__Prompt__:
Every entry must be given again exactly.

__Collected data__:
--- start ---

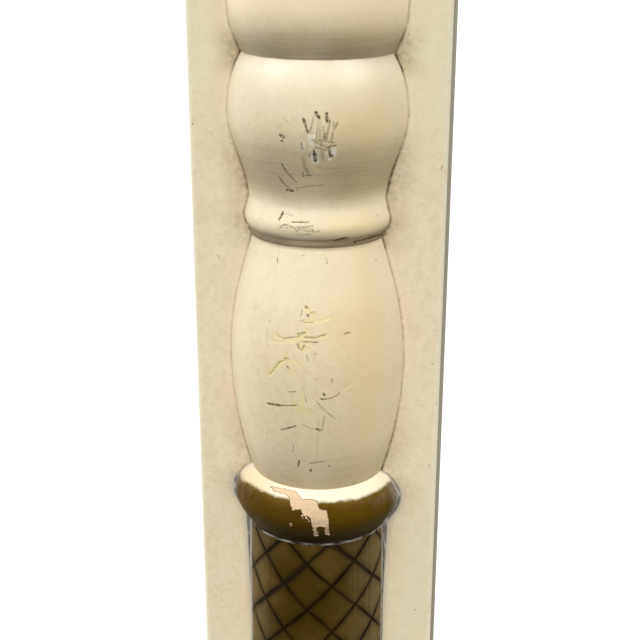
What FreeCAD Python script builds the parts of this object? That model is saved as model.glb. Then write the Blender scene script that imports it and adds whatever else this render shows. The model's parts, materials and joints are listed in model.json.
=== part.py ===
# Wall mirror with a reverse-painted glass tablet over the mirror plate, in a painted frame
# with split turned columns, corner blocks and rosettes, and two ring hangers on its back.
# The front faces -Y and +Z is up. The origin is the centre of the back face. Lengths in mm.
import FreeCAD, Part
import math
import os

from FreeCAD import Vector

# Frame members
FRAME_WIDTH = 660.0
FRAME_HEIGHT = 1066.0
STOCK_WIDTH = 76.0
STOCK_DEPTH = 38.0
EDGE_EASING = 1.2
MID_RAIL_WIDTH = 30.0
MID_RAIL_SETBACK = 4.0
TABLET_SIGHT_HEIGHT = 190.0

# Joints between the rails and the stiles
TENON_LENGTH = 42.0
TENON_THICKNESS = 12.0
TENON_SHOULDER = 6.0
MORTISE_PLAY = 0.15
MORTISE_END_PLAY = 1.0

# Rebates behind the sight edges
SIGHT_LIP = 12.0
GLASS_REBATE = 9.0
LEDGE_WIDTH = 10.0
CUT_OVERRUN = 2.0

# What lies in the rebates
TABLET_THICKNESS = 3.0
MIRROR_THICKNESS = 4.0
CARD_THICKNESS = 1.5
GLASS_PLAY = 1.0
STRIP_WIDTH = 8.0
STRIP_CHAMFER = 3.0
BACKBOARD_THICKNESS = 6.0
BACKBOARD_PLAY = 0.5

# Bead along the mid rail
BEAD_WIDTH = 20.0
BEAD_HEIGHT = 8.0
BEAD_FILLET_WIDTH = 2.0
BEAD_FILLET_HEIGHT = 2.0

# Split turned columns: each axis lies behind the face that the flat back is glued to
COLUMN_SINK = 4.8
BULB_LENGTH = 29.6
BULB_RADIUS = 26.0
BULB_END_RADIUS = 22.3
VASE_LENGTH = 41.0
VASE_RADIUS = 26.6
NECK_RADIUS = 20.8
NECK_BEAD_LENGTH = 10.1
NECK_BEAD_RADIUS = 22.2
NECK_BEAD_FOOT_RADIUS = 21.0
NECK_FILLET_LENGTH = 2.0
NECK_FILLET_RADIUS = 20.6
BARREL_LENGTH = 76.6
BARREL_RADIUS = 27.0
BARREL_TOP_RADIUS = 19.8
BARREL_FOOT_RADIUS = 21.1
COLLAR_LENGTH = 18.6
COLLAR_RADIUS = 27.6
COLLAR_FOOT_RADIUS = 22.5
SHAFT_RADIUS = 22.9
SHAFT_END_RADIUS = 22.3
END_RING_LENGTH = 9.0
END_RING_RADIUS = 25.6
END_COVE_LENGTH = 4.0

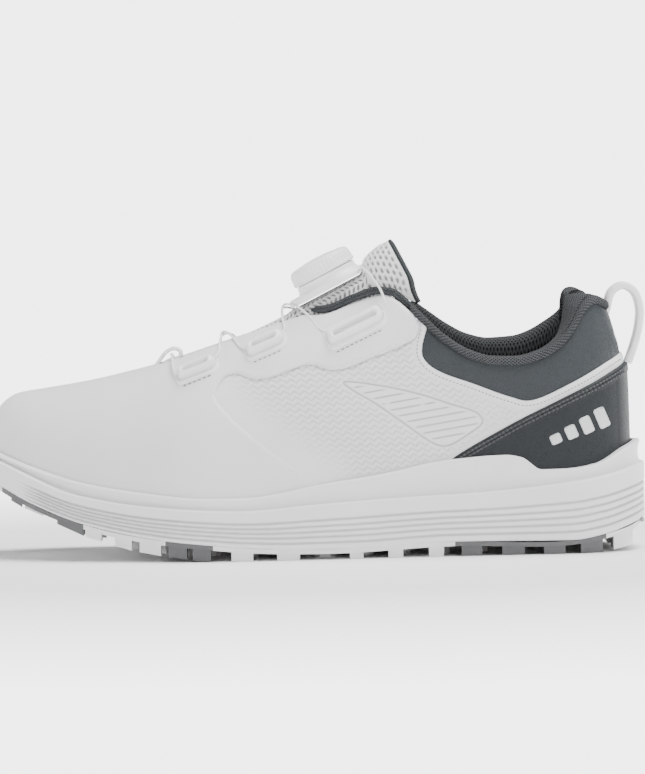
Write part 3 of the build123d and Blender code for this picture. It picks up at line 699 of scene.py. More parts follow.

--- end ---

__Solution to the problem__:
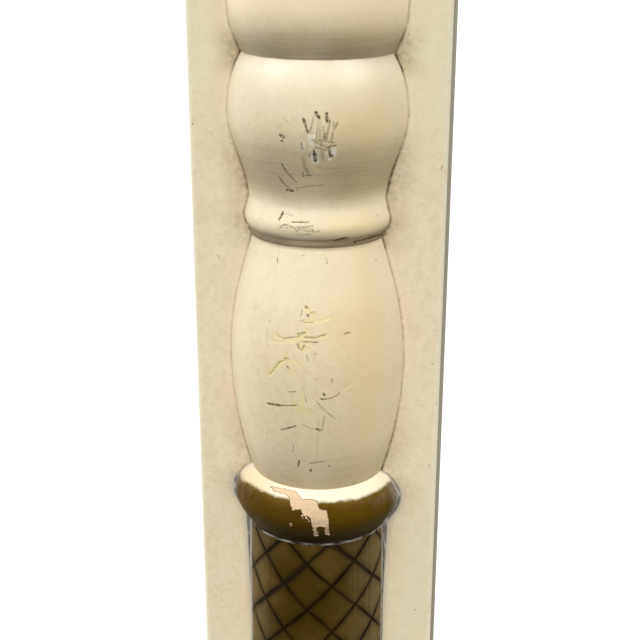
What FreeCAD Python script builds the parts of this object? That model is saved as model.glb. Then write the Blender scene script that imports it and adds whatever else this render shows. The model's parts, materials and joints are listed in model.json.
=== part.py ===
# Wall mirror with a reverse-painted glass tablet over the mirror plate, in a painted frame
# with split turned columns, corner blocks and rosettes, and two ring hangers on its back.
# The front faces -Y and +Z is up. The origin is the centre of the back face. Lengths in mm.
import FreeCAD, Part
import math
import os

from FreeCAD import Vector

# Frame members
FRAME_WIDTH = 660.0
FRAME_HEIGHT = 1066.0
STOCK_WIDTH = 76.0
STOCK_DEPTH = 38.0
EDGE_EASING = 1.2
MID_RAIL_WIDTH = 30.0
MID_RAIL_SETBACK = 4.0
TABLET_SIGHT_HEIGHT = 190.0

# Joints between the rails and the stiles
TENON_LENGTH = 42.0
TENON_THICKNESS = 12.0
TENON_SHOULDER = 6.0
MORTISE_PLAY = 0.15
MORTISE_END_PLAY = 1.0

# Rebates behind the sight edges
SIGHT_LIP = 12.0
GLASS_REBATE = 9.0
LEDGE_WIDTH = 10.0
CUT_OVERRUN = 2.0

# What lies in the rebates
TABLET_THICKNESS = 3.0
MIRROR_THICKNESS = 4.0
CARD_THICKNESS = 1.5
GLASS_PLAY = 1.0
STRIP_WIDTH = 8.0
STRIP_CHAMFER = 3.0
BACKBOARD_THICKNESS = 6.0
BACKBOARD_PLAY = 0.5

# Bead along the mid rail
BEAD_WIDTH = 20.0
BEAD_HEIGHT = 8.0
BEAD_FILLET_WIDTH = 2.0
BEAD_FILLET_HEIGHT = 2.0

# Split turned columns: each axis lies behind the face that the flat back is glued to
COLUMN_SINK = 4.8
BULB_LENGTH = 29.6
BULB_RADIUS = 26.0
BULB_END_RADIUS = 22.3
VASE_LENGTH = 41.0
VASE_RADIUS = 26.6
NECK_RADIUS = 20.8
NECK_BEAD_LENGTH = 10.1
NECK_BEAD_RADIUS = 22.2
NECK_BEAD_FOOT_RADIUS = 21.0
NECK_FILLET_LENGTH = 2.0
NECK_FILLET_RADIUS = 20.6
BARREL_LENGTH = 76.6
BARREL_RADIUS = 27.0
BARREL_TOP_RADIUS = 19.8
BARREL_FOOT_RADIUS = 21.1
COLLAR_LENGTH = 18.6
COLLAR_RADIUS = 27.6
COLLAR_FOOT_RADIUS = 22.5
SHAFT_RADIUS = 22.9
SHAFT_END_RADIUS = 22.3
END_RING_LENGTH = 9.0
END_RING_RADIUS = 25.6
END_COVE_LENGTH = 4.0

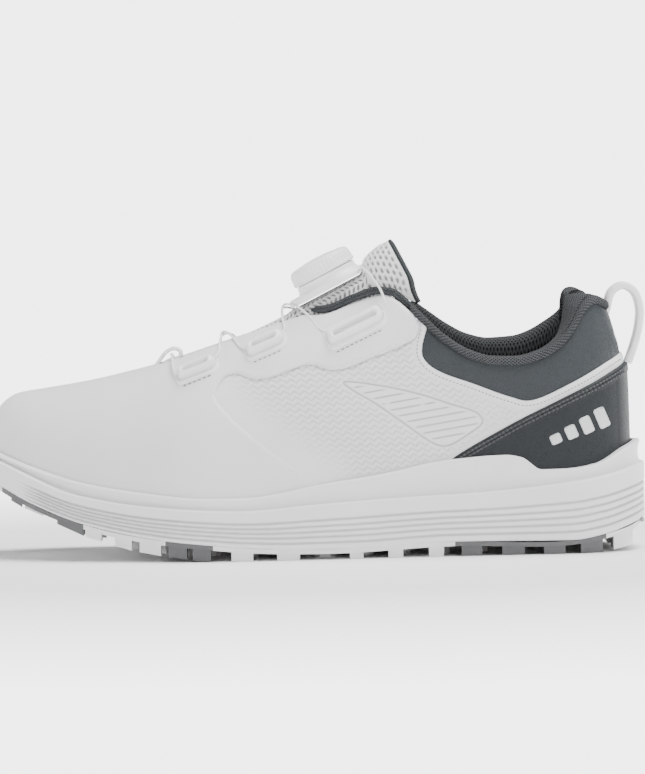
Write part 3 of the build123d and Blender code for this picture. It picks up at line 699 of scene.py. More parts follow.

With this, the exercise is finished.